____ Data lines

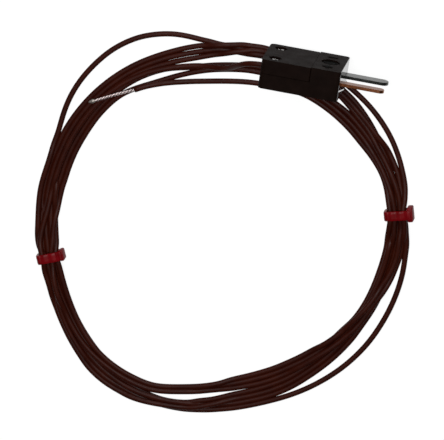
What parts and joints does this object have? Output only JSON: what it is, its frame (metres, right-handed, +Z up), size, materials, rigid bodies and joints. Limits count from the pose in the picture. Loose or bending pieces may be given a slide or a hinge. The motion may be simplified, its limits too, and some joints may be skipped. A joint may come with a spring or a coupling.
{
  "type": "thermocouple probe",
  "caption": "Thin twin thermocouple cable, coiled and tied, with a miniature flat-pin plug on one end and a bare welded junction on the other.",
  "frame": {"origin": "centre of the plug's mating face, between the two pins", "axes": "+X out of the mating face along the pins, +Y out of the wide face that holds the cover screws, +Z up from the surface that the coil lies on"},
  "size_m": [0.0948, 0.0993, 0.0184],
  "materials": {
    "plug_nylon": "black moulded nylon with a satin face",
    "copper_pin": "bare copper blade, brushed along its length",
    "silver_pin": "grey alloy blade, brushed along its length",
    "screw_steel": "bright plated steel",
    "washer_brass": "pressed plate",
    "grommet_rubber": "soft black rubber",
    "core_positive": "insulated core",
    "core_negative": "insulated core",
    "cable_jacket": "thin dark red-brown jacket over twin cores",
    "tie_nylon": "translucent red nylon",
    "bare_wire": "bright bare wire",
    "weld_metal": "dull welded bead"
  },
  "bodies": {
    "root": {"plug_base": "plug_nylon", "plug_cover": "plug_nylon", "pin_positive": "copper_pin", "pin_negative": "silver_pin", "cover_screw_upper": "screw_steel", "cover_screw_lower": "screw_steel", "terminal_screw_positive": "screw_steel", "terminal_screw_negative": "screw_steel", "clamp_washer_positive": "washer_brass", "clamp_washer_negative": "washer_brass", "cable_grommet": "grommet_rubber", "insulated_core_positive": "core_positive", "insulated_core_negative": "core_negative", "wire_end_positive": "bare_wire", "wire_end_negative": "bare_wire", "cable_lead": "cable_jacket", "cable_coil": "cable_jacket", "cable_tail": "cable_jacket", "cable_tie_left": "tie_nylon", "cable_tie_right": "tie_nylon", "bare_wire_positive": "bare_wire", "bare_wire_negative": "bare_wire", "weld_bead": "weld_metal"}
  },
  "joints": []
}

________

For the listing above, identify each line bearing "materials".

What parts and joints does this object have? Output only JSON: what it is, its frame (metres, right-handed, +Z up), size, materials, rigid bodies and joints. Limits count from the pose in the picture. Loose or bending pieces may be given a slide or a hinge. The motion may be simplified, its limits too, and some joints may be skipped. A joint may come with a spring or a coupling.
  "materials": {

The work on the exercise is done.